Thursday, October 30, 2014

Republicans Haven't Even Won The Senate Yet And Already The GOP Base Is Pissed

 October 30, 2014
Republicans haven’t even won full control of Congress yet, and they’re already starting to betray angry GOP base voters. In the Holy War against Obama tyranny writ large, Republicans are waving the white flag across the board.
We now learn from Politico that for the second time in as many months, a law firm hired by House Republicans has pulled out from its contract to handle the House’s lawsuit against President Obama. By now you may have forgotten all about the lawsuit. It was announced with great fanfare in June, with John Boehner and company saying they would take to the courts to stop the president’s usurpation of power (the delay of Obamaccare’s employer mandate, a provision they hate anyway).
The message to conservatives was clear: we’ll fight him in Congress, we’ll fight him on the campaign trail, we’ll fight him in the courts! But since then…nothing. Republicans aren’t even trying to keep up the pretense that they’re fighting this lawsuit. Don’t be surprised if they quietly drop it soon enough.
That’s not all.
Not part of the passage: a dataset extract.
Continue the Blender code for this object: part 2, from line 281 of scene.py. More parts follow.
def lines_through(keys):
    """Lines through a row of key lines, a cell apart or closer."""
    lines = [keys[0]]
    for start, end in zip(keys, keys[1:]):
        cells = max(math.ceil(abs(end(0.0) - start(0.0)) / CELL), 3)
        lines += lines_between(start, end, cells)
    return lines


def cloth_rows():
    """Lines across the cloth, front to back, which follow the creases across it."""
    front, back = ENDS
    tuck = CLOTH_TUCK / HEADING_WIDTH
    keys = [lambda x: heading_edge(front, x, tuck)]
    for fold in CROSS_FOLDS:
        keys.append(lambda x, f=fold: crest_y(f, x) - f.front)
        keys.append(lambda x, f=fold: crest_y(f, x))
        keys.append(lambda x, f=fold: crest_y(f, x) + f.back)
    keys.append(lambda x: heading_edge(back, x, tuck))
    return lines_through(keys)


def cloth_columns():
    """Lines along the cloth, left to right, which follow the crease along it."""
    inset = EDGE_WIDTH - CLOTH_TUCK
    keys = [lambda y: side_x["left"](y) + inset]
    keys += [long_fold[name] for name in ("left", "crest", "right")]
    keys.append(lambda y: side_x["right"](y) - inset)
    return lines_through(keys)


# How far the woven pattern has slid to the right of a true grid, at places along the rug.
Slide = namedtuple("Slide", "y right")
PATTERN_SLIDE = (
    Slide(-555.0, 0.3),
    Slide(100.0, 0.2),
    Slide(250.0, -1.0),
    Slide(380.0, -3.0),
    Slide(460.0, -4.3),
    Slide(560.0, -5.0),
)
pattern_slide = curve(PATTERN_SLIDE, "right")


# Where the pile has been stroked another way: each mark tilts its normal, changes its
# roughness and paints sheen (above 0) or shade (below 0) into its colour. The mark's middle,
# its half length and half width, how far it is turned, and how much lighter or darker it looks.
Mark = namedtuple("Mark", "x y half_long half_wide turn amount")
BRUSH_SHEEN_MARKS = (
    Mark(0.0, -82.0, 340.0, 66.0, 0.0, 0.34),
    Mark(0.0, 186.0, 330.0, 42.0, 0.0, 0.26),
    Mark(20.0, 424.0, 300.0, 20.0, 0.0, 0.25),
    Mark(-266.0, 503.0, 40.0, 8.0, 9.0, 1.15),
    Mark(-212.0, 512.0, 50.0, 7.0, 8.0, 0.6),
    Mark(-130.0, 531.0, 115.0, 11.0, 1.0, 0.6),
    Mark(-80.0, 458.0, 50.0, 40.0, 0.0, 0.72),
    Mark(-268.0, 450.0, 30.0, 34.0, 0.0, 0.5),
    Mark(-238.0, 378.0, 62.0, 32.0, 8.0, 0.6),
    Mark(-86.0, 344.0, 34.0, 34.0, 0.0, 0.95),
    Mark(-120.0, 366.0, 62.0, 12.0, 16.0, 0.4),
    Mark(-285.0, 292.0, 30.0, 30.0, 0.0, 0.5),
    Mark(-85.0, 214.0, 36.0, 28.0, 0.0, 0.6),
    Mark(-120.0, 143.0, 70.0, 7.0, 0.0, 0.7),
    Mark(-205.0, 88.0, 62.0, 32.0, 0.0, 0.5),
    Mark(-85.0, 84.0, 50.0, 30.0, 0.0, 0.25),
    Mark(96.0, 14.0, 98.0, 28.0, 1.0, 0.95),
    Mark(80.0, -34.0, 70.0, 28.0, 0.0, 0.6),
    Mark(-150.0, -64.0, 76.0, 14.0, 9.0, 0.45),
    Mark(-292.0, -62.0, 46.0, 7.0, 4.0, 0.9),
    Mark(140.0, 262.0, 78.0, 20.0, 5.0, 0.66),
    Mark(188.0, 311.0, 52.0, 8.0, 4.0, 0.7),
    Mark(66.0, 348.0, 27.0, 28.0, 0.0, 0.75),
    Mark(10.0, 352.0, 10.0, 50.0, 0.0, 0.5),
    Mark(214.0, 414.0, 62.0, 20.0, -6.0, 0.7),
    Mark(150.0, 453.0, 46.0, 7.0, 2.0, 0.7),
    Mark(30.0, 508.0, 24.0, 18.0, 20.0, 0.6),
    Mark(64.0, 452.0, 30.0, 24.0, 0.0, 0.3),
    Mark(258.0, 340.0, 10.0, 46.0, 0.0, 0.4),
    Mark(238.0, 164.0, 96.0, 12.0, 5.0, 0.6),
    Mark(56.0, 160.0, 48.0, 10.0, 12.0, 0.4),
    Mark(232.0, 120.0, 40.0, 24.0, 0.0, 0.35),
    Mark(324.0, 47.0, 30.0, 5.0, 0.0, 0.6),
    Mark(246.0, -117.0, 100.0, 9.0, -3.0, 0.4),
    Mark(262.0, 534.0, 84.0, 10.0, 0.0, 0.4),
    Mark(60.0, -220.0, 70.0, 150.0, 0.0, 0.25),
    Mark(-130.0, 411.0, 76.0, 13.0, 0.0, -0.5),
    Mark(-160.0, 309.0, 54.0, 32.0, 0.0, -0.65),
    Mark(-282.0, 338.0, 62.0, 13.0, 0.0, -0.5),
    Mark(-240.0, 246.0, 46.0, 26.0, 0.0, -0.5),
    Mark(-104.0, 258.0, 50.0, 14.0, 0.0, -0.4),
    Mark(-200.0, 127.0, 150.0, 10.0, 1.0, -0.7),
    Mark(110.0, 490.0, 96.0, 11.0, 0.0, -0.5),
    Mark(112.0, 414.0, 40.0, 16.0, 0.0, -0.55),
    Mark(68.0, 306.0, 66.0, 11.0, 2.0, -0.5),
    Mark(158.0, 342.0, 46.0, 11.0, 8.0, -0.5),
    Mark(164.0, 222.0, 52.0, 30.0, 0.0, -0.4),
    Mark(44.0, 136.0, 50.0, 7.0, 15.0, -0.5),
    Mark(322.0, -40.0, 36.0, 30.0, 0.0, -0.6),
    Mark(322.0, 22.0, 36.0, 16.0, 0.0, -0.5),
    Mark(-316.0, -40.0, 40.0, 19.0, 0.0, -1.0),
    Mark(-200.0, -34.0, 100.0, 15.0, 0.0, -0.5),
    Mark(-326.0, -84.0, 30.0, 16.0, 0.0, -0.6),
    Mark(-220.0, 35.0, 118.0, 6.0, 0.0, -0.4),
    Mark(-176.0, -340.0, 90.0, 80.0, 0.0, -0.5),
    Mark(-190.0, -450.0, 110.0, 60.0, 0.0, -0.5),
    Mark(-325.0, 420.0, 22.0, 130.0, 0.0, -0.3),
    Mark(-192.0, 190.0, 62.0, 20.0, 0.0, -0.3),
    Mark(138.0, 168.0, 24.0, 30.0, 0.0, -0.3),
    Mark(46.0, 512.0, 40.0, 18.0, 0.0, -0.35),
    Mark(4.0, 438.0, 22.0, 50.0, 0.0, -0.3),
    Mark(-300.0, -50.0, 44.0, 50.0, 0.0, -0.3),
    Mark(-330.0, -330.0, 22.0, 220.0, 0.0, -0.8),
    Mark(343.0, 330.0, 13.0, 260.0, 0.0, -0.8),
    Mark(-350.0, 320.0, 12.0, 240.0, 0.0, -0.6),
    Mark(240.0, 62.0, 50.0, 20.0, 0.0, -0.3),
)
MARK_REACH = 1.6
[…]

House Majority Leader Kevin McCarthy said earlier this week that Congressional Republicans may move to pass a long-term spending bill, in order to avoid the sort of brinksmanship of past years, allowing Republicans to develop an affirmative governing agenda. That would mean no more use of spending fights to chip away at Obama’s policy accomplishments, as conservatives would like to see. Indeed, some have remarked that this will deprive Republicans of an important weapon to block Obama’s coming expansion of deportation relief.
Meanwhile, it looks like Republicans won’t be using all the weapons at their disposal to keep up the war to repeal Obamacare. In earlier times, McConnell had planned to use the reconciliation process — where there are no filibusters and only a 51-vote majority is needed for legislation to pass — in order to repeal the law, should Republicans take control. But two days McConnell conceded that reconciliation, which only applies to budget and tax issues, won’t work.
“It would take 60 votes in the Senate, and no one thinks we’re going to have 60 Republicans,” McConnell said. So the new plan is just to try to repeal the parts that are unpopular or that Republicans particularly dislike, like the medical device tax and the employer mandate.
Other Republicans are saying the same thing. Senator John Barrasso said yesterday: “Well, I would imagine there will be a vote on repeal, but I — let’s be realistic, Barack Obama is still going to be in the White House for another two years, and he is not going to sign that.”
That’s not all. One Republican after another is moderating his or position on the ACA’s expansion of Medicaid, perhaps most notably Senate candidate Thom Tillis in North Carolina. This has resulted in some spectacular verbal gymnastics. For instance, Ohio governor John Kasich explained his acceptance the expansion by saying, “I have favored expanding Medicaid, but I don’t really see expanding Medicaid as really connected to Obamacare.” This continued expansion of the law’s benefits makes a continued scorched-earth battle against Obamacare Slavery still less likely.
If you were a conservative Republican voter who for years has been fed a steady diet of “Help us win back Congress and we’ll finally have the power we need to roll back Obama tyranny once and for all,” all this might make you feel confused, even betrayed. But it isn’t the first time this has happened. For years, base Republicans, particularly Christian conservatives, have complained that the party repeatedly puts them through a cycle of promises and disappointments. The RNC comes begging for the labor of the grassroots, telling them that once Republicans gain power, everything will change. The grassroots comes through on election day, but then finds that Roe v. Wade remains in place, gay marriage is not beaten back, and prayer has not been returned to public schools. Come the next election, the cycle begins again.
Right now Republican leaders are being perfectly rational in starting to dial back expectations for the new GOP Congressional majority right now. After all, they know that even if they take the Senate, there won’t be any successes in the war against Obama tyranny that are substantial enough to make the base happy.